С их, двадцатых, русским авангардом и русским почвенничеством, чья схватка и симбиоз так плотно отразились в романах Леонова и поэмах Есенина. Да и другие чрезвычайно важные для Захара художники – Анатолий Мариенгоф, Аркадий Гайдар, Алексей Н. Толстой, Михаил Шолохов и Артём Весёлый, – словесной тканью, ритмом, стилистикой – именно оттуда. В свои единственные двадцатые они возвращались как в мастерскую.
С их, двадцатых, пафосом объяснения мира новыми людьми и словами, потому что старые уже не годятся. Именно этот феномен привлекал Захара в русском роке, а сейчас заставил сделаться участником и популяризатором отечественной рэп-движухи.
Дефиниций эпохи может быть множество, но интуиция важнее. И понимание, как писателю вольно, легко и свирепо дышится на родном материале. Я, кажется, первым обозначил родину Прилепина в двадцатых, на что он реагировал так: «Я всё время себя чувствовал, с детства, в том времени роднёй. Я и в жизни, и в прозе какие-то вещи неосознанно воспроизвожу – как будто там нахожусь».
В романе «Обитель» эпоха двадцатых не только фон повествования, но и сама по себе персонаж, имеющий самостоятельную линию и сквозной образ – поезд наркомвоенмора Троцкого. Который председатель РВС определял как «летучий аппарат управления».
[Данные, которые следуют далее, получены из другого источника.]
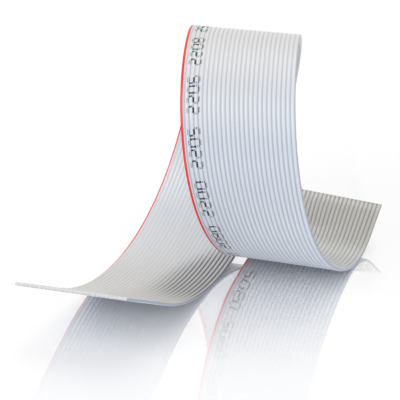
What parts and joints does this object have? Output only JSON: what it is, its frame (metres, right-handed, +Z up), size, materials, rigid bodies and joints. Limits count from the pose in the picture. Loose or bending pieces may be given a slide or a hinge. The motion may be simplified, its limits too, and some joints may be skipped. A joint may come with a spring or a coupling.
{
  "type": "ribbon cable",
  "caption": "Flat grey ribbon cable with a red edge wire, bent into a loose standing loop with both ends cut square and bare of connectors.",
  "frame": {"origin": "middle of the footprint, on the ground that the two folds rest on", "axes": "+Z up, +X along the fold lines from the red edge to the other edge, +Y away from the viewer"},
  "size_m": [0.0818, 0.0884, 0.0665],
  "materials": {
    "insulation": "satin PVC, ridged over each wire, with a red line inked on the first ridge",
    "tinned_copper": "freshly cut tinned strands"
  },
  "bodies": {
    "root": {"insulation": "insulation", "conductor_01": "tinned_copper", "conductor_02": "tinned_copper", "conductor_03": "tinned_copper", "conductor_04": "tinned_copper", "conductor_05": "tinned_copper", "conductor_06": "tinned_copper", "conductor_07": "tinned_copper", "conductor_08": "tinned_copper", "conductor_09": "tinned_copper", "conductor_10": "tinned_copper", "conductor_11": "tinned_copper", "conductor_12": "tinned_copper", "conductor_13": "tinned_copper", "conductor_14": "tinned_copper", "conductor_15": "tinned_copper", "conductor_16": "tinned_copper", "conductor_17": "tinned_copper", "conductor_18": "tinned_copper", "conductor_19": "tinned_copper", "conductor_20": "tinned_copper", "conductor_21": "tinned_copper", "conductor_22": "tinned_copper", "conductor_23": "tinned_copper", "conductor_24": "tinned_copper", "conductor_25": "tinned_copper"}
  },
  "joints": []
}
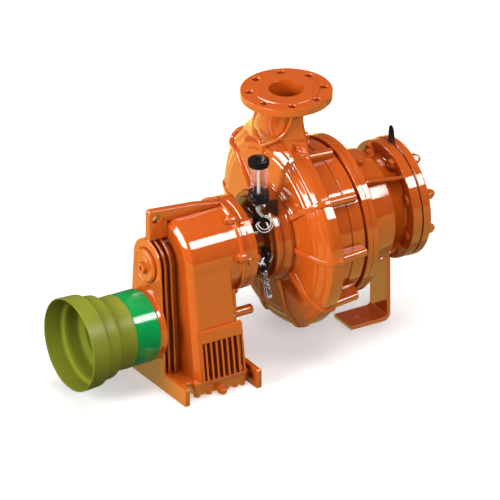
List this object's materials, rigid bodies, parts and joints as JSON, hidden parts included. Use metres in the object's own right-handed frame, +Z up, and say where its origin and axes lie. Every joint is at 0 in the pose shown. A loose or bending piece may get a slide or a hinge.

«Помню, в поезде Троцкого работали: секретариат, типография, редакция газеты, штат стенографистов, телеграфная станция, передвижной лазарет, радио, электрическая станция, библиотека, гараж, баня. Оперативная группа самого Ф. Охрана из латышских стрелков. Группа агитаторов. Бригада ремонтников пути. Пулемётный отряд. Потом прибавились два самолёта, несколько автомобилей и оркестр.
Что это напоминает? Правильно, Соловецкий лагерь. Он здесь строит поезд Троцкого. То, что увидел в молодости, – то и строит. Он и меня сюда привёз по этой причине: я оттуда» – запись из дневников Галины Кучеренко, дополнивших текст «Обители». Галина – чекистка, любовница, последовательно, начальника Соловецкого лагеря особого назначения Фёдора Эйхманиса (в дневниках Кучеренко – «Ф.» и «Он») и заключённого Артёма Горяинова. Главная, наверное, героиня «Обители». Впрочем, в данном качестве гендерная конкуренция у неё минимальна; «Обитель», помимо прочего, – очень мужской роман.
1929 год – время романного действия, Троцкого в СССР уже нет (с 10 февраля), и остаётся он, похоже, только на Соловках. Галина ещё держит на столе портрет Льва Давидовича, но Эйхманис настойчиво советует – надо убрать. Что и было сделано.
Впрочем, не только Соловки 1929 года – аналог бронепоезда Троцкого, в жанровом смысле сам роман уместно сравнить с летающим и лютующим по фронтам эшелоном. Стук колёс, дребезг вагонных стыков, кипяток с привкусом железа, треск выстрелов, мельтешение лиц и пейзажей, локомотив как молот Тора (метафора Пелевина из «Чапаева»). Острый, скребущий диафрагму и мошонку сюжет страшного русского странствия.
Авантюрные ключи ГУЛАГа
«Обитель» – роман приключенческий, авантюрный.
Прилепину удалось совместить вещество прозы высокой пробы с острым, увлекающим и вовлекающим сюжетом.
Русская литература всегда хотела приключений, динамики, стремительной перемены мест и положений при великолепно прописанном тексте. (Получалось редко.)
Реплика каэра (и музыканта соловецкого оркестра) Мезерницкого в лагерном споре:
«Наши мужики ходят по страницам нашей литературы – как индейцы у Фенимора Купера, только хуже индейцев. Потому что у индейцев есть гордость и честь – а у русского мужика её нет никогда. Только, в лучшем случае, смекалка…»
Пушкин в «Капитанской дочке» отталкивался от Вальтера Скотта, но почва и язык побеждали: явился первый русский авантюрный роман, не так исторический, как футурологический.
Да и Печорин больше авантюрист, чем лишний человек…
Сегодня вальтеры повсеместно заменены ридли скоттами, то есть голливудом, пусть и в литературном изводе.
За блискующий идеал пытаются выдать нечто непоправимо-заёмное – криптодетектив (фэнтези, альтернативно-исторический экшн), из которых, как кальсонные тесёмки, торчат сюжетные натяжки, нестыковки, кой-как сведённые концы в смазанном финале. Я уже не говорю о качестве текстов, как правило написанных стёртыми словами, с интонацией, напрокат взятой у западных цеховиков.